There are other verbs which you might use a bit more. edit
brings
up the raw config of the resource and you can change it on the fly. Although
I would recommend just do this for testing things. Hopefully your team has
the manifests under a version control system, if you edit stuff like this it
would mess it up.
There is also patch
which I have never used, but it... "Update
fields of a resource using strategic merge patch, a JSON merge patch, or a
JSON patch."
There is also delete
which -- as you probably guess already --
deletes the resource. Usually the object gets a 30 sec grace period for it to
die. But if it does not the kubelet will try to kill it forcefully.
If you do:
k delete pod nginx --now
It will ignore the grace period.
This is where you have a bunch of yaml
s which are your
definitions of resources. The cool thing about this is that you can version
control them. Say you have a nginx-deploy.yaml
. You can create
it in the cluster with:
k apply -f nginx-deploy.yaml
This gives you more flexibility on what you are doing. Since you can just go to the file change stuff and apply it again.
Usually I use a hybrid approach, most of the imperative commands have this
--dry-run=client -o yaml
flag that you can append to the command
and it will render the yaml manifest. You can redirect that to a file and
start working on that. You open the yaml with your favourite text editor, and
then mount volumes and stuff like that.
There are more ways to manage the resources for example you can use kustomize to render different values based on the same manifest, or with helm to bring up complete apps/releases to just cluster. Probably we will go over them later in the book.
There are a million ways of doing this. I used terraform to create some
droplets in digital ocean and packer with ansible to build an image that would
let everything ready for me to run the kubeadm
commands.
kubeadm
is the tool to create a cluster.
Here is a non-comprehensive list of what is needed before running
kubeadm
stuff.
Open ports needed for k8s to work
Disable swap; otherwise kubelet is going to fail to start
Install a container runtime, like containerd
Install kubeadm
There are some things k8s does not have by default. You need to install this extensions as needed.

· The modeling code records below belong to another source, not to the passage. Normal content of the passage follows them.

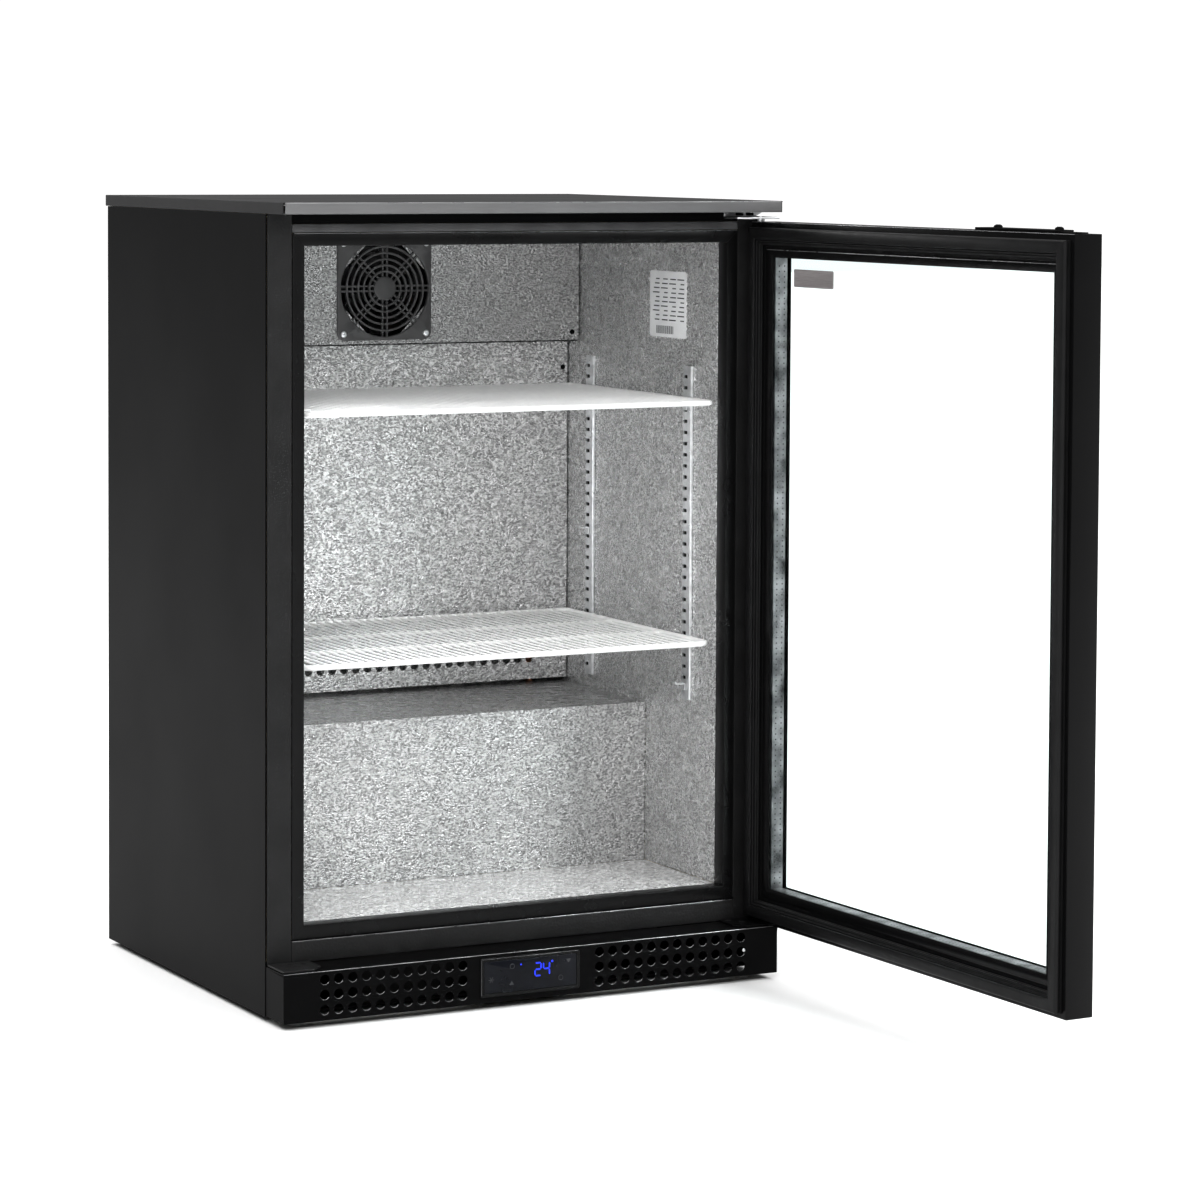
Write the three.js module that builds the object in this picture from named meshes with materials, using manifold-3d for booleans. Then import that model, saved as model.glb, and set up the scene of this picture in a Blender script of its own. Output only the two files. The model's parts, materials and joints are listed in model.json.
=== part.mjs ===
// Under-counter bottle cooler with one glass door, standing open.
// Millimetres, +Z up, +X to the right and +Y to the back as seen by a person facing the front.
// The origin is on the floor, under the middle of the cabinet.
import * as THREE from "three";
import { mergeVertices } from "three/addons/utils/BufferGeometryUtils.js";
import Module from "manifold-3d";

const wasm = await Module();
wasm.setup();

// ---------------------------------------------------------------- driving dimensions
const WIDTH = 600;
const DEPTH = 520;
const HEIGHT = 870;
const FOOT_HEIGHT = 6; // floor to the underside of the cabinet, feet screwed right in
const NOSE = 48; // how far the lid and the kick panel reach in front of the door frame seat
const LID_OVERHANG = 7; // behind the body
const LID_HEIGHT = 12.5;
const GAP = 0.3; // between touching pieces
const SKIN = 1.2; // painted sheet steel
const LINER = 1.5; // embossed aluminium sheet

const HALF = WIDTH / 2;
const NOSE_Y = -DEPTH / 2; // front of the lid and of the kick panel
const FRONT_Y = NOSE_Y + NOSE; // front face of the cabinet behind the door
const BACK_Y = DEPTH / 2 - LID_OVERHANG;
const BODY_TOP = HEIGHT - LID_HEIGHT;

// storage space
const INSIDE_HALF = 255.5;
const INSIDE_BOTTOM = 100.5;
const INSIDE_TOP = 823.2;
const BREAKER_DEPTH = 19; // how far the plastic edge strips reach inwards
const BREAKER_WIDTH = 13.9;
const BREAKER_FOOT = 15.8; // height of the strip under the opening
const STEP_Y = -28; // front of the step over the machinery
const STEP_TOP = 285;
const DUCT_Y = 173; // front of the air duct panel
const PLENUM_BACK_Y = 215;
const FAN_PANEL_Y = 144;
const FAN_PANEL_BOTTOM = 699;

// front frame, kick panel and controller
const STILE_INNER = 269.7;
const KICK_BOTTOM = 7.5;
const KICK_TOP = 60.3;
const SILL_BOTTOM = 61;
const KICK_FLANGE = 16; // how far the panel returns under itself
const VENTS = {
  pitch: 16.15,
  radius: 5.8,
  z: 34.7,
  rows: 3,
  groups: [{ from: -252, columns: 11 }, { from: 75, columns: 12 }],
};
const CONTROLLER = { x: -10, z: 35.2, width: 120.6, height: 43, depth: 28 };
const CONTROLLER_CAN = { width: 114, height: 37 };
const CONTROLLER_GLASS = { width: 111.4, height: 34.4, thickness: 0.9 };

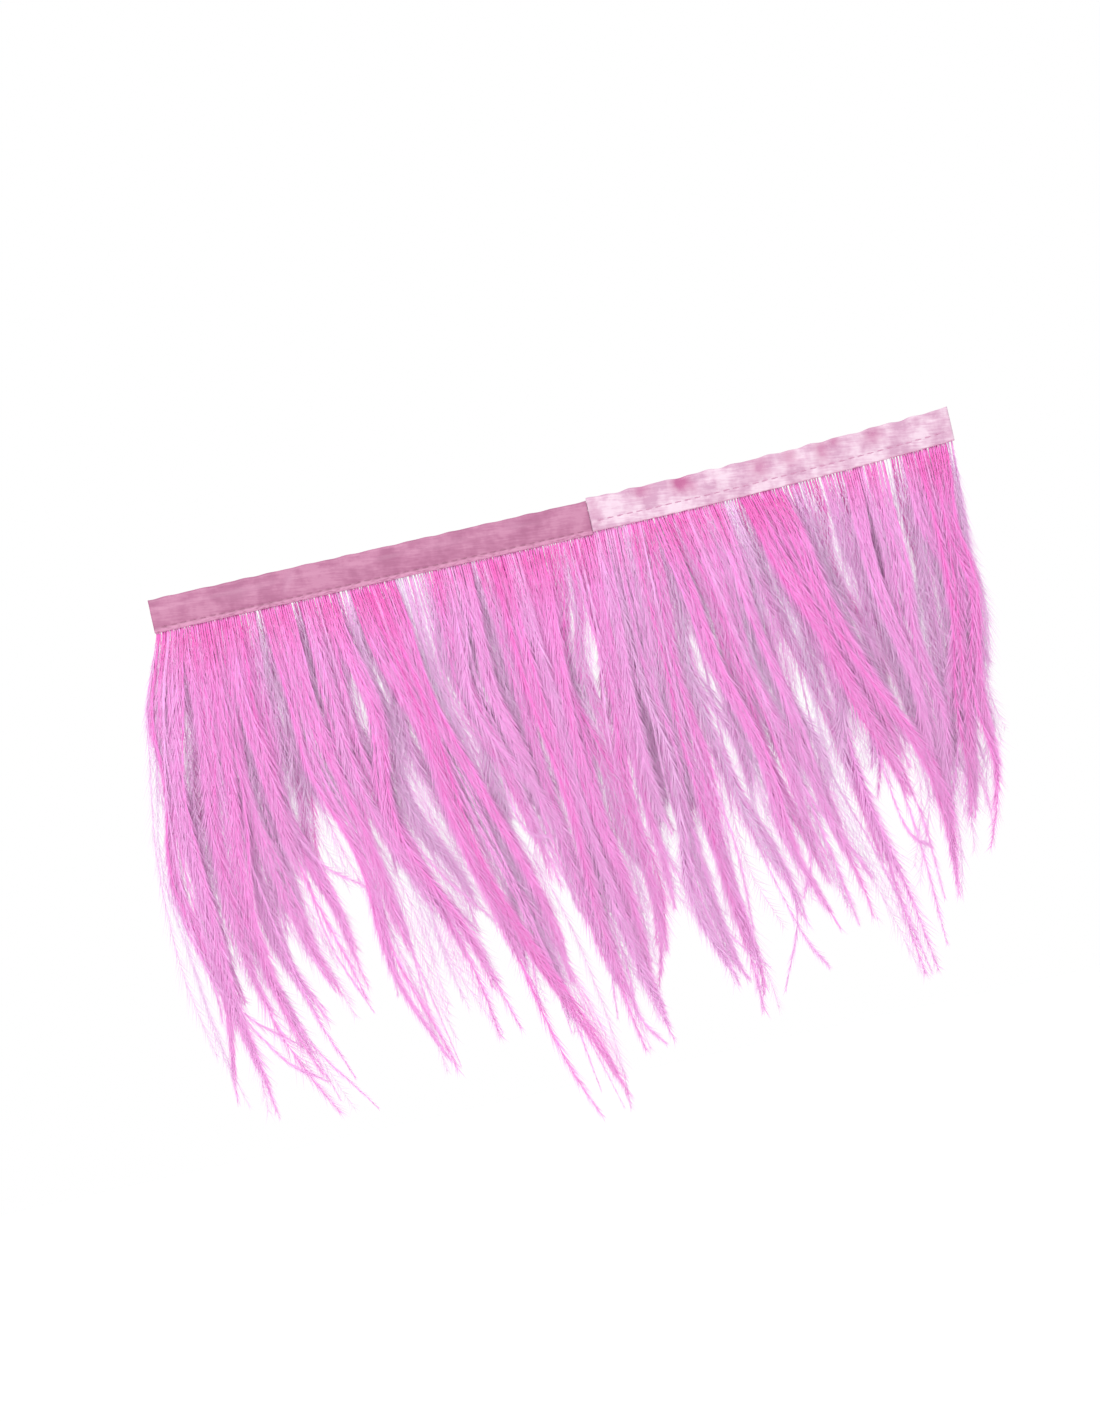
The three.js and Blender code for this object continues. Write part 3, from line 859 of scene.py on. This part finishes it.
# Strays: for a lock, the places (along the ribbon, depth below its edge) that each one passes.
STRAYS = {
    "barbs_1_front_a": [[(-137, 60), (-137, 100), (-128, 122), (-110.5, 138)],
                        [(-134, 70), (-133, 110), (-119.5, 138), (-107, 149)],
                        [(-131, 60), (-129, 118), (-124, 157)]],
    "barbs_1_front_b": [[(-118, 80), (-117, 110), (-104, 156)], [(-119, 90), (-112, 130), (-93, 161)],
                        [(-116, 70), (-108, 120), (-98, 150)]],
    "barbs_1_front_c": [[(-102, 60), (-94.5, 81), (-79.5, 94)], [(-100, 70), (-97, 105), (-88, 131)]],
    "barbs_2_front_a": [[(-87, 50), (-77, 85), (-72, 115), (-65, 154)],
                        [(-88, 60), (-79, 95), (-79.5, 128)], [(-86, 55), (-74, 95), (-71, 135)]],
    "barbs_2_front_b": [[(-71, 70), (-61, 95), (-50, 147)], [(-72, 60), (-60, 90), (-44.5, 112)]],
    "barbs_3_front_a": [[(-47, 60), (-34, 110), (-29, 151)], [(-46, 70), (-31, 125), (-24, 171)],
                        [(-45, 75), (-33, 120), (-18, 178)], [(-48, 50), (-36, 105), (-37, 140)]],
    "barbs_4_front_a": [[(-33, 60), (-29.5, 85), (-18, 91)], [(-33, 40), (-26, 80), (-17, 118)]],
    "barbs_4_front_b": [[(-15, 75), (-8, 130), (-7.5, 150), (-1, 161)],
                        [(-16, 70), (-12, 115), (-14, 150)], [(-14, 80), (-6, 128), (1, 149)]],
    "barbs_4_front_c": [[(-5, 70), (-4.5, 120), (-1, 151)]],
    "barbs_5_front_a": [[(3, 60), (3, 90), (6, 131)], [(8, 60), (10.5, 95), (20.5, 130), (29, 147)]],
    "barbs_5_front_b": [[(17, 60), (17.5, 95), (24, 128), (36, 145)]],
    "barbs_5_front_c": [[(26, 60), (25.5, 100), (32.5, 128), (30.5, 158)],
                        [(27, 60), (33.5, 102), (33.5, 132)]],
    "barbs_5_back_f": [[(38, 85), (45.5, 108), (48, 130), (39, 153)],
                       [(38, 90), (47, 133), (54, 149)]],
    "barbs_5_front_d": [[(56, 80), (62, 112), (66, 138)], [(54, 80), (56, 112), (51, 126)],
                        [(58, 90), (67, 110), (73, 124)]],
    "barbs_6_back_d": [[(66, 80), (75.5, 115), (80.5, 135), (85, 158)]],
    "barbs_6_front_a": [[(84, 80), (92, 105), (94, 136)], [(82, 75), (86.5, 110), (93, 119)],
                        [(85, 75), (90, 115), (91.5, 150)]],
    "barbs_7_front_a": [[(115, 60), (107, 95), (99, 112)]],
}


# ---------- stage ----------
CAMERA_ROLL = 12.77  # degrees the ribbon rises to the right
FRAME_HEIGHT = 444.4  # what the picture, taller than it is wide, shows at the object
FRAME_SHIFT = (-6.3, 0.0, 30.9)  # from the CAD box's centre to the middle of the picture
LENS = 150.0
SENSOR = 36.0
FLOOR_HALF = 4000.0
FLOOR_DROP = 240.0  # below the longest lock
LIGHTS_AIM = (-10.0, 0.0, -70.0)
LIGHTS = (
    ("sun", "SUN", (-1.2, -1.6, 2.0), 0.5, {"angle": math.radians(25)}),
    ("key", "AREA", (-0.35, -0.95, 0.45), 3.8, {"shape": "DISK", "size": 0.6}),
)


def add_camera():
    """A long lens square to the ribbon's front, rolled so that the ribbon rises to the right."""
    data = bpy.data.cameras.new("camera")
    data.lens, data.sensor_width = LENS, SENSOR
    camera = bpy.data.objects.new("camera", data)
    scene.collection.objects.link(camera)
    tilt = math.radians(CAMERA_ROLL)
    right = Vector((math.cos(tilt), 0, -math.sin(tilt)))
    up = Vector((math.sin(tilt), 0, math.cos(tilt)))
    back = Vector((0, -1, 0))
    target = (Vector(cad_box[0]) + Vector(cad_box[1])) / 2 + Vector(FRAME_SHIFT) * MM
    distance = FRAME_HEIGHT * MM * LENS / SENSOR
    turn = Matrix((right, up, back)).transposed()
    camera.matrix_world = Matrix.Translation(target + back * distance) @ turn.to_4x4()
    data.clip_start, data.clip_end = 0.01, 50
    scene.camera = camera


def add_light(name, kind, place, aim, energy, **settings):
    data = bpy.data.lights.new(name, kind)
    data.energy = energy
    for key, value in settings.items():
        setattr(data, key, value)
    lamp = bpy.data.objects.new(name, data)
    scene.collection.objects.link(lamp)
    lamp.location = place
    lamp.rotation_mode = "QUATERNION"
    lamp.rotation_quaternion = (Vector(aim) - Vector(place)).to_track_quat("-Z", "Y")


def add_floor():
    half = FLOOR_HALF
    corners = np.array([[-half, -half, 0], [half, -half, 0], [half, half, 0], [-half, half, 0]])
    corners[:, 2] = cad_box[0][2] / MM - FLOOR_DROP
    floor = mesh_object("floor", corners, np.array([[0, 1, 2, 3]]), shade_smooth=False)
    material, _, shader = new_material("floor")
    shader.inputs["Base Color"].default_value = (0.93, 0.93, 0.93, 1)
    shader.inputs["Roughness"].default_value = 0.9
    floor.data.materials.append(material)


def add_stage():
    world = bpy.data.worlds.new("studio")
    world.use_nodes = True
    background = world.node_tree.nodes["Background"]
    background.inputs["Color"].default_value = (1, 1, 1, 1)
    background.inputs["Strength"].default_value = 1.0
    scene.world = world
    add_floor()
    aim = Vector(LIGHTS_AIM) * MM
    for name, kind, place, energy, settings in LIGHTS:
        add_light(name, kind, place, aim, energy, **settings)


# ---------- everything ----------
def build_ribbon():
    """Both tapes and their four rows of stitches."""
    # The two tapes are pieces of one satin. The left tape's darker colours are painted shade, and the
    # right tape's lighter colours are painted sheen, for how each piece turns its sheen to the light.
    shaded_satin = satin("satin_dusty", (160, 92, 128), (171, 104, 139), (183, 120, 152), roughness=0.42,
                  weave=0.5, streak=0.45, dent_shading=(190, 134, 164), lip=(202, 136, 172))
    sheened_satin = satin("satin_pale", (192, 146, 174), (207, 170, 192), (220, 195, 210), roughness=0.3,
                 weave=0.9, streak=0.45, dent_shading=(176, 92, 138), lip=(196, 126, 162))
    build_tape("left", shaded_satin)
    build_tape("right", sheened_satin)
    grain = (0.0011, 0.0002, 0.0002)
    thread = {
        "left": grained("thread_dusty", (150, 90, 120), (170, 108, 138), grain, 0.5, 0.00005),
        "right": grained("thread_pale", (186, 124, 158), (204, 150, 180), grain, 0.5, 0.00005),
    }
    random = np.random.default_rng(STITCH_SEED)
    for side in ("left", "right"):
        for spool, face in (("needle", -1), ("bobbin", 1)):
            build_stitches(side, spool, face, thread[side], random)


def dress_quills():
    """The quills are the CAD's own pieces, with a material that has a grain."""
    quill = grained("quill", (206, 108, 162), (228, 148, 192), (0.017, 0.00025, 0.0004), 0.42, 0.00004)
    for name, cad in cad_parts.items():
        if name.startswith("quill"):
            cad.data.materials.clear()
            cad.data.materials.append(quill)


def build_locks():
    material = barb_material()
    names = sorted(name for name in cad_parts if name.startswith("barbs"))
    for number, name in enumerate(names):
        look = FRONT_LOOK if "front" in name else BACK_LOOK
        look = {**look, "shade": SHADES.get(name, look["shade"])}
        build_lock(name, look, material, np.random.default_rng(LOCK_SEED + number))


scene.view_settings.view_transform = "Standard"
add_camera()
build_ribbon()
dress_quills()
build_locks()
add_stage()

Container Network Interface (CNI)
Container Network Interface (CRI)
Container Storage Interface (CSI)
Once you have kubeadm
in your system everything else is pretty
straight forward. You just ssh to your control plane and run:
sudo kubeadm init --pod-network-cidr=10.244.0.0/16
This runs some preflight checks to see if everything is working properly, if
not it will likely print a message telling you about what is wrong. In my case
it complained about /proc/sys/net/ipv4/ip_forward
being disabled.
But was able to fix it by just doing echo 1 | sudo tee
/proc/sys/net/ipv4/ip_forward
.
Where does the cidr
comes from? I had exactly the same question.
It seems that it will depend on the CNF you will install, but do not quote me
on that.
Once the command runs successfully, it will print next steps:
Your Kubernetes control-plane has initialized successfully!
To start using your cluster, you need to run the following as a regular user:
mkdir -p $HOME/.kube
sudo cp -i /etc/kubernetes/admin.conf $HOME/.kube/config
sudo chown $(id -u):$(id -g) $HOME/.kube/config
Alternatively, if you are the root user, you can run:
export KUBECONFIG=/etc/kubernetes/admin.conf
You should now deploy a pod network to the cluster.
Run "kubectl apply -f [podnetwork].yaml" with one of the options listed at:
https://kubernetes.io/docs/concepts/cluster-administration/addons/
Then you can join any number of worker nodes by running the following on each as root:
kubeadm join ip.control.panel.and:port --token some-cool-token \
--discovery-token-ca-cert-hash sha256:some-cool-hash
Just follow those steps. You ssh into the workers and join them with that command. If you lost the tokens for some reason you can reprint them with:
kubeadm token create --print-join-command
Now, before joining the workers, you need to install the CNI, you can pick any of the ones on the k8s add-ons docs.
Installing them is nothing fancy, your literally just run a `k apply -f some-mainfest` and be done with it. I went with calico for no particular reason.
The control plane is like the most important part of the cluster, since if it fails, you are not even going to be able to talk to the API to do stuff. We can add redundancy to improve this. Here is where HA architectures come into play.
There are two
Stacked etcd topology
External etcd topology
You have at least three control planes each with its own etcd in the same node. All the nodes running at the same time and the workers talk to them through a load balancer, if one dies, we still have others.
Per control plane we have two nodes, one that runs etcd and one that runs the
actual control plane stuff. They communicate through the
kube-apiserver
api.
This topology require more nodes, and that means a bit more manage overhead.